Records:
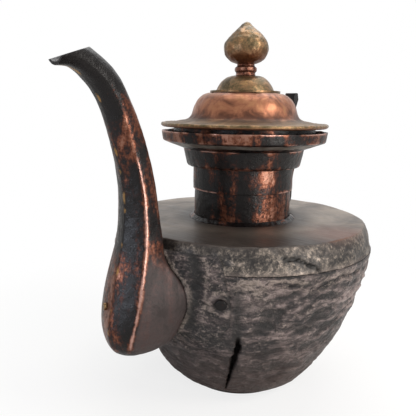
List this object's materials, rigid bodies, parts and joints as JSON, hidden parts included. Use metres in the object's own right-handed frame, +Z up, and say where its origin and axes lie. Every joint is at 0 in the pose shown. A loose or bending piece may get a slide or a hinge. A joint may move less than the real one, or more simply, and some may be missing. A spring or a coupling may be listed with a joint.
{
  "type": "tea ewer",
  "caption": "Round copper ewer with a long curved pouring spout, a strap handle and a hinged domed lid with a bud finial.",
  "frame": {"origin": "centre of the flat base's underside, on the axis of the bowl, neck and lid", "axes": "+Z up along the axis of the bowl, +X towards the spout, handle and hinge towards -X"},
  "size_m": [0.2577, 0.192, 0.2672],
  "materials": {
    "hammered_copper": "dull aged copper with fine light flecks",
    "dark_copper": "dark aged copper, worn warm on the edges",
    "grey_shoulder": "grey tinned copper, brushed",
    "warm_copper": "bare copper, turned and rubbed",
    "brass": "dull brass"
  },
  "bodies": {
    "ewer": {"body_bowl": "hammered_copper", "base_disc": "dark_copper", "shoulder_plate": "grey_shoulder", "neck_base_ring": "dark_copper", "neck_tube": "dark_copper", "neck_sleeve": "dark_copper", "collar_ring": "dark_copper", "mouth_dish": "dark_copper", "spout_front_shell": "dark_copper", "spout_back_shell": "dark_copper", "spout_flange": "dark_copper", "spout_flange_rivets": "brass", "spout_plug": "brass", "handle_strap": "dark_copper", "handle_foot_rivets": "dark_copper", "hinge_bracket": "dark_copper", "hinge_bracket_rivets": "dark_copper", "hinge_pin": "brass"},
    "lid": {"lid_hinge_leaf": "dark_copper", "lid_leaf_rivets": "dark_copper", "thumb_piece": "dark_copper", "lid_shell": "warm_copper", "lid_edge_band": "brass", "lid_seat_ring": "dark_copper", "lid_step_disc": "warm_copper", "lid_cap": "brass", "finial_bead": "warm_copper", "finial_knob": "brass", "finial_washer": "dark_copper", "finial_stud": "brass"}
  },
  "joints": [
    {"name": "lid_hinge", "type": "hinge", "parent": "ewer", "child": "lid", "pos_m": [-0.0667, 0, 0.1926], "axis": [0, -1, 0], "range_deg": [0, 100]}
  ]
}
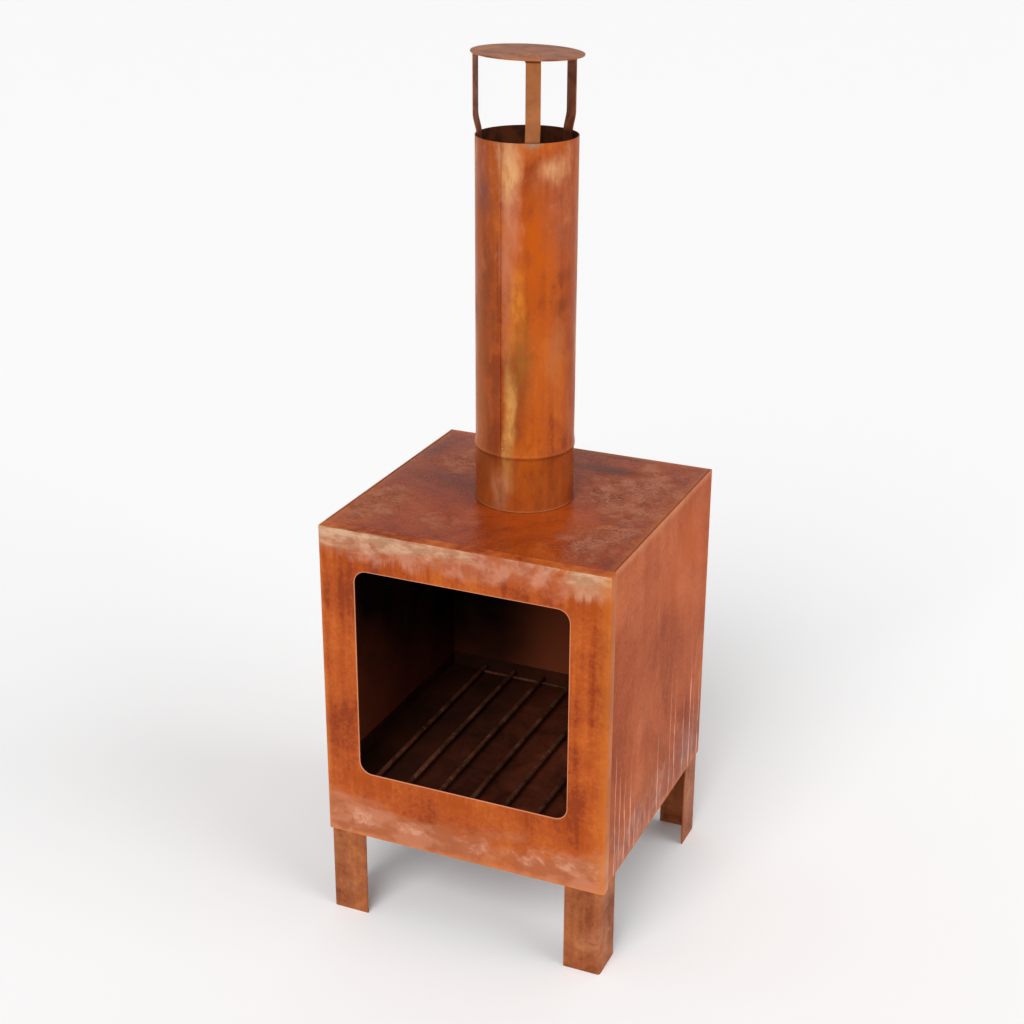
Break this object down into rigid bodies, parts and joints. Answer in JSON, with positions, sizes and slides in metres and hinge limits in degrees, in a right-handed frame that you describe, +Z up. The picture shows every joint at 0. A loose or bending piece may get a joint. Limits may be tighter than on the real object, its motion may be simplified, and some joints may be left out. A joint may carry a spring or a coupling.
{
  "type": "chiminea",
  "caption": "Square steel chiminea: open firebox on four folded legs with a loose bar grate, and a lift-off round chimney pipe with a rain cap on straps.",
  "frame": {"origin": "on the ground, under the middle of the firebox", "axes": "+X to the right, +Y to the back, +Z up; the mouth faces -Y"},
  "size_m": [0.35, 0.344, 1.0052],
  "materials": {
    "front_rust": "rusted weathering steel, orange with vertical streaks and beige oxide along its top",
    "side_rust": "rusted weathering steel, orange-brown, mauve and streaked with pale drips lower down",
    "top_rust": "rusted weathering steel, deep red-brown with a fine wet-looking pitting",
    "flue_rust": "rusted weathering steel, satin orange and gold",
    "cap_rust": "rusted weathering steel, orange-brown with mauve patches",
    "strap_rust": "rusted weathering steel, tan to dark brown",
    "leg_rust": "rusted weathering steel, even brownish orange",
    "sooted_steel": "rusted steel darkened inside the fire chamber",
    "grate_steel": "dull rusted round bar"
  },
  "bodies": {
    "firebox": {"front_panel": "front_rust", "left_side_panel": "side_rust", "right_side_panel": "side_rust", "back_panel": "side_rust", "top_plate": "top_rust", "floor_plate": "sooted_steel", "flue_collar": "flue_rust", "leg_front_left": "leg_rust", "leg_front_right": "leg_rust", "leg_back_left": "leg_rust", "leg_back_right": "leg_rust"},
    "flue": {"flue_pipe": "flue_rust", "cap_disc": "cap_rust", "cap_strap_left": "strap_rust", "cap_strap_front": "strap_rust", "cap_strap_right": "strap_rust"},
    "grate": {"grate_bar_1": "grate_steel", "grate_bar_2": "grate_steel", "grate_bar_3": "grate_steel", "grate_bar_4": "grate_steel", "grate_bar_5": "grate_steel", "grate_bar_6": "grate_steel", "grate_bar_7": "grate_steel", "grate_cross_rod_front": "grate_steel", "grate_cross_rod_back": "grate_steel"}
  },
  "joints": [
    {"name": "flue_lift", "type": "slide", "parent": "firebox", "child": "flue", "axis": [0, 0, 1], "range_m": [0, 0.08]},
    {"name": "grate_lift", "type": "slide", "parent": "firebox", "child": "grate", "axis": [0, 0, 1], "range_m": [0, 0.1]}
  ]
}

• **Objective**: Copy out the full material exactly as it appears.

• **Correct response**:
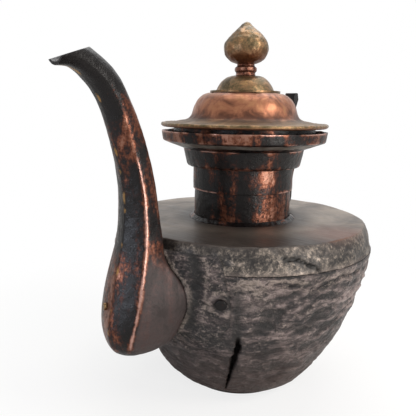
List this object's materials, rigid bodies, parts and joints as JSON, hidden parts included. Use metres in the object's own right-handed frame, +Z up, and say where its origin and axes lie. Every joint is at 0 in the pose shown. A loose or bending piece may get a slide or a hinge. A joint may move less than the real one, or more simply, and some may be missing. A spring or a coupling may be listed with a joint.
{
  "type": "tea ewer",
  "caption": "Round copper ewer with a long curved pouring spout, a strap handle and a hinged domed lid with a bud finial.",
  "frame": {"origin": "centre of the flat base's underside, on the axis of the bowl, neck and lid", "axes": "+Z up along the axis of the bowl, +X towards the spout, handle and hinge towards -X"},
  "size_m": [0.2577, 0.192, 0.2672],
  "materials": {
    "hammered_copper": "dull aged copper with fine light flecks",
    "dark_copper": "dark aged copper, worn warm on the edges",
    "grey_shoulder": "grey tinned copper, brushed",
    "warm_copper": "bare copper, turned and rubbed",
    "brass": "dull brass"
  },
  "bodies": {
    "ewer": {"body_bowl": "hammered_copper", "base_disc": "dark_copper", "shoulder_plate": "grey_shoulder", "neck_base_ring": "dark_copper", "neck_tube": "dark_copper", "neck_sleeve": "dark_copper", "collar_ring": "dark_copper", "mouth_dish": "dark_copper", "spout_front_shell": "dark_copper", "spout_back_shell": "dark_copper", "spout_flange": "dark_copper", "spout_flange_rivets": "brass", "spout_plug": "brass", "handle_strap": "dark_copper", "handle_foot_rivets": "dark_copper", "hinge_bracket": "dark_copper", "hinge_bracket_rivets": "dark_copper", "hinge_pin": "brass"},
    "lid": {"lid_hinge_leaf": "dark_copper", "lid_leaf_rivets": "dark_copper", "thumb_piece": "dark_copper", "lid_shell": "warm_copper", "lid_edge_band": "brass", "lid_seat_ring": "dark_copper", "lid_step_disc": "warm_copper", "lid_cap": "brass", "finial_bead": "warm_copper", "finial_knob": "brass", "finial_washer": "dark_copper", "finial_stud": "brass"}
  },
  "joints": [
    {"name": "lid_hinge", "type": "hinge", "parent": "ewer", "child": "lid", "pos_m": [-0.0667, 0, 0.1926], "axis": [0, -1, 0], "range_deg": [0, 100]}
  ]
}
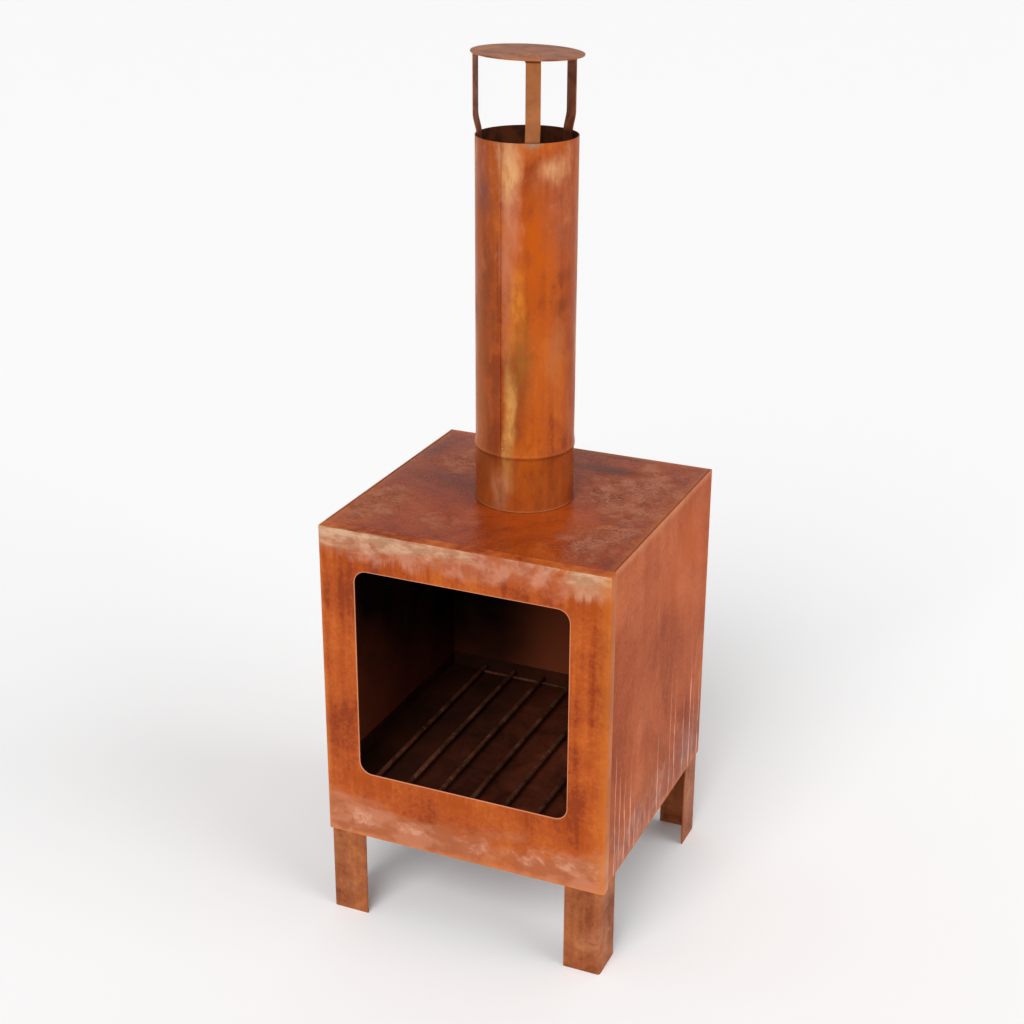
Break this object down into rigid bodies, parts and joints. Answer in JSON, with positions, sizes and slides in metres and hinge limits in degrees, in a right-handed frame that you describe, +Z up. The picture shows every joint at 0. A loose or bending piece may get a joint. Limits may be tighter than on the real object, its motion may be simplified, and some joints may be left out. A joint may carry a spring or a coupling.
{
  "type": "chiminea",
  "caption": "Square steel chiminea: open firebox on four folded legs with a loose bar grate, and a lift-off round chimney pipe with a rain cap on straps.",
  "frame": {"origin": "on the ground, under the middle of the firebox", "axes": "+X to the right, +Y to the back, +Z up; the mouth faces -Y"},
  "size_m": [0.35, 0.344, 1.0052],
  "materials": {
    "front_rust": "rusted weathering steel, orange with vertical streaks and beige oxide along its top",
    "side_rust": "rusted weathering steel, orange-brown, mauve and streaked with pale drips lower down",
    "top_rust": "rusted weathering steel, deep red-brown with a fine wet-looking pitting",
    "flue_rust": "rusted weathering steel, satin orange and gold",
    "cap_rust": "rusted weathering steel, orange-brown with mauve patches",
    "strap_rust": "rusted weathering steel, tan to dark brown",
    "leg_rust": "rusted weathering steel, even brownish orange",
    "sooted_steel": "rusted steel darkened inside the fire chamber",
    "grate_steel": "dull rusted round bar"
  },
  "bodies": {
    "firebox": {"front_panel": "front_rust", "left_side_panel": "side_rust", "right_side_panel": "side_rust", "back_panel": "side_rust", "top_plate": "top_rust", "floor_plate": "sooted_steel", "flue_collar": "flue_rust", "leg_front_left": "leg_rust", "leg_front_right": "leg_rust", "leg_back_left": "leg_rust", "leg_back_right": "leg_rust"},
    "flue": {"flue_pipe": "flue_rust", "cap_disc": "cap_rust", "cap_strap_left": "strap_rust", "cap_strap_front": "strap_rust", "cap_strap_right": "strap_rust"},
    "grate": {"grate_bar_1": "grate_steel", "grate_bar_2": "grate_steel", "grate_bar_3": "grate_steel", "grate_bar_4": "grate_steel", "grate_bar_5": "grate_steel", "grate_bar_6": "grate_steel", "grate_bar_7": "grate_steel", "grate_cross_rod_front": "grate_steel", "grate_cross_rod_back": "grate_steel"}
  },
  "joints": [
    {"name": "flue_lift", "type": "slide", "parent": "firebox", "child": "flue", "axis": [0, 0, 1], "range_m": [0, 0.08]},
    {"name": "grate_lift", "type": "slide", "parent": "firebox", "child": "grate", "axis": [0, 0, 1], "range_m": [0, 0.1]}
  ]
}